Opposite, on the wall, a white marble slab marking the niche where the bones lay, bears the words:

VT QVO LOCO, ET SITV D. ROSALIAE SACRVM CORPVS
ADMIRABILI OPERE LAPIDEIS THESIS INSERTVM
ANNOS FERME CCCC DELITVERIT,
QVOD MAIORES NOSTROS LATVIT, NOBIS DIVINITVS INNOTVIT
POSTERI NON IGNORARENT:
IPSIVS EXPIRANTIO IMAGO VBI IACVERAT SITA EST:
ARA SUPERIMPOSTA ANNO IVBILAEI M DC XXV

From the grotto-chapel, past a group of goatherds’ houses and through their attendant flocks, it is only about a quarter-mile stumble to a jutting spur which forms the highest crag of the mountain. Perched there between the halves of a dismantled arcade of plaster columns, stands a colossal figure of Santa Rosalia, hundreds of feet above the sea. Lightning has beheaded the statue twice, and the two marble heads lie in a little hollow at the saint’s feet. After the second bolt from the heavens the Sicilians, who are not by any means a wealthy people, put on a third head—a cheap plaster one; and though many a fierce storm has raged about Pellegrino since then, not once has the lightning struck the statue—perhaps the plaster head is not worth destroying.

That all forestieri have money, so why shouldn’t they pay? is the logic of the Italian, and everywhere except in Sicily he carries it to the absurdities; and even in this blissful isle an individual sometimes forgets his geniality by turning highwayman for the nonce. A tatterdemalion goatherd, for instance, charged me sixteen cents for a milked-to-order pint of goat’s milk.

“Sancho” regarded the transaction with undisguised scorn. “By Bacchus, but all forestieri are fools!” he said. “Why didn’t you tell me to get it for you? I could get all you wanted for four cents!”

Yet notwithstanding his philosophizing “Sancho” generously let me off with only the usual gratuities.

A day or so later—with so much yet undone—grieving that we must leave the island which had taken so mighty a grip on our hearts, we rolled down, for the last time, through the Place of the Four Winds, and went aboard the beautiful little Marco Polo.

Half a dozen Nations decorated the Bay with their colors from a score of mastheads. Here lay a filthy little Greek tramp whose faded blue and white stripes fluttered limply from her steam-spitting stern; there a smutty white trading barque with gaping red seams and burnished copper, hairy a foot below the water line with grass and moss; yonder trim white steamers of the N. G. I. Disconsolate we sat on the promenade deck watching the lively scene along the Scala Florio. A tiny breeze was stirring, and the slip of new moon came staggering up the blue vault with the rotund body of her deceased mother in her thin little wide-stretched arms, followed at a respectful distance by a winking, blinking satellite. Pellegrino and distant Grifone showed soft and dim in blue and pink and gray, like the too closely cropped hide of a young donkey.

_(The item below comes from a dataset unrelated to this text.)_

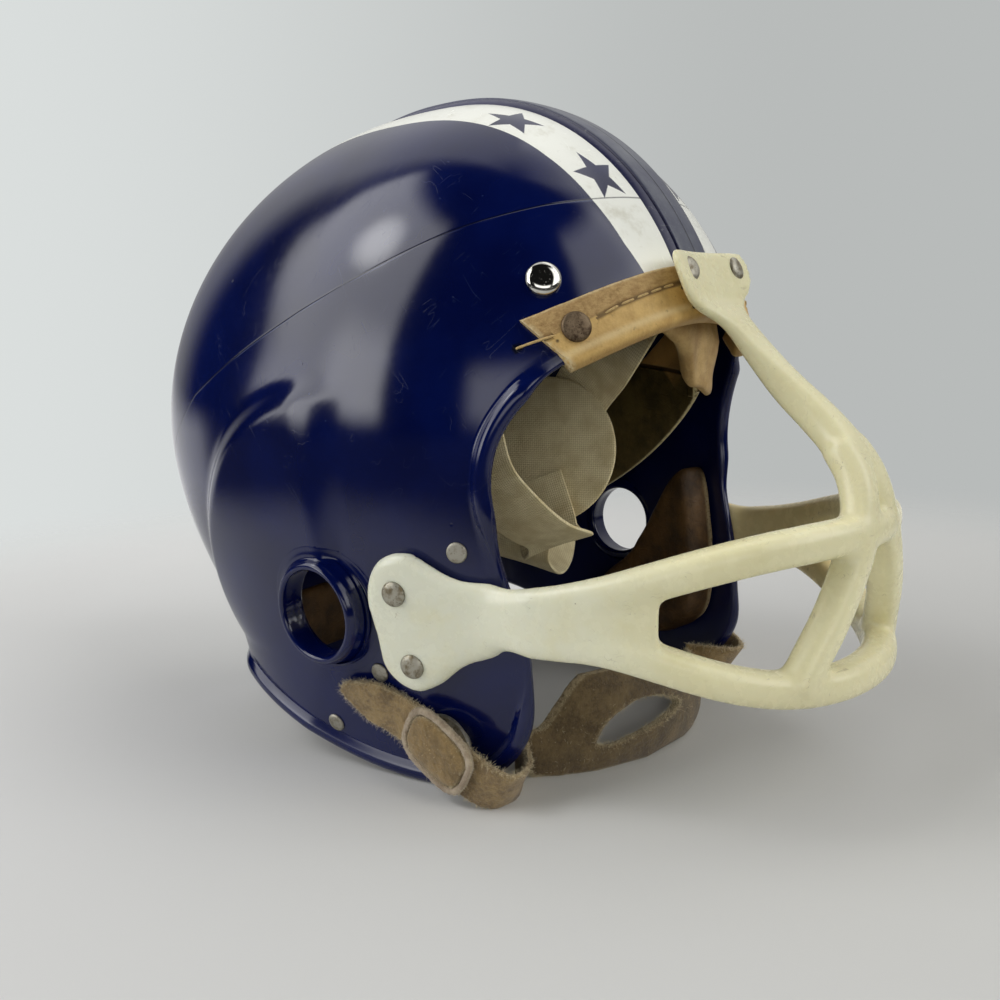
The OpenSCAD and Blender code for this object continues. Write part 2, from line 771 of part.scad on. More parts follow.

On the wharf were tears and laughter. An eager crowd drove up in ever increasing numbers and thronged the space about the gangplank to give their friends a hearty send-off. Farther out a young girl sang atrociously to a wheezy handorgan, while a small boy, cap in his teeth, clambered over the Marco Polo’s rail and begged for pennies. A gold-laced official, with an important beard and furious mustachios, marched aboard with as dignified a stride as his five-feet-two permitted, and instantly the quiet ship became alive. Boatswains bellowed gruff orders, a steam-donkey somewhere forward chattered right merrily, and down in the hold the ingegniero “turned over” his engines to make sure everything was working properly. A serpentine hawser slipped from its bitt on the wharf and splashed writhing into the water at our feet—we were sailing.

But no—at this very last instant a shout from the empty Place of the Four Winds a block away, stopped us. The heartiest send-off of all was yet to come. Roaring and spitting fire and smoke, a huge automobile in gray warpaint tore through the square, skidded to the edge, stopped as though it had rushed into a stone wall, and fairly shot a young man out upon the gangplank just as it quivered on the rise, while women shrieked and men laughed.

His two companions were on the dock in a second, seized his shiny little black box-trunk, swung it to and fro once or twice, and hurled it after him with such precision that it caught the unlucky passenger in the small of his back and bowled him over squarely. As he was rising to his feet, white with astonishment and rage, his heavy handbag, thrown with the same forceful kindliness, knocked him down a second time, and ship and dock chorused happily together. Meantime the automobile panted contentedly as the fasts were cast off bow and stern, the screw began to revolve, and the white Marco Polo slipped out into the gathering night.

Silently we fled the harbor, dotted now with myriad dancing lights; curtseyed gracefully out past Santa Rosalia’s statue, nine hundred feet aloft on the crag; dashed by small clusters of lights in a shadowy pocket of the outer hills, and were at sea again. Once more the long, slow roll of Mediterranean was under our feet, its grateful salt breath in our nostrils.

A boy with the dinner-gong came yam-yam-yamming down the decks. We did not heed him. The whirling screw was throbbing a different refrain in our ears—

“Thou art the garden of the world, the home
Of all Art yields or Nature can decree;
E’en in thy desert what is like to thee?
Thy very weeds are beautiful, thy waste
More rich than other climes’ fertility,
Thy wreck a glory, and thy ruin graced
With an immaculate charm which cannot be defaced.”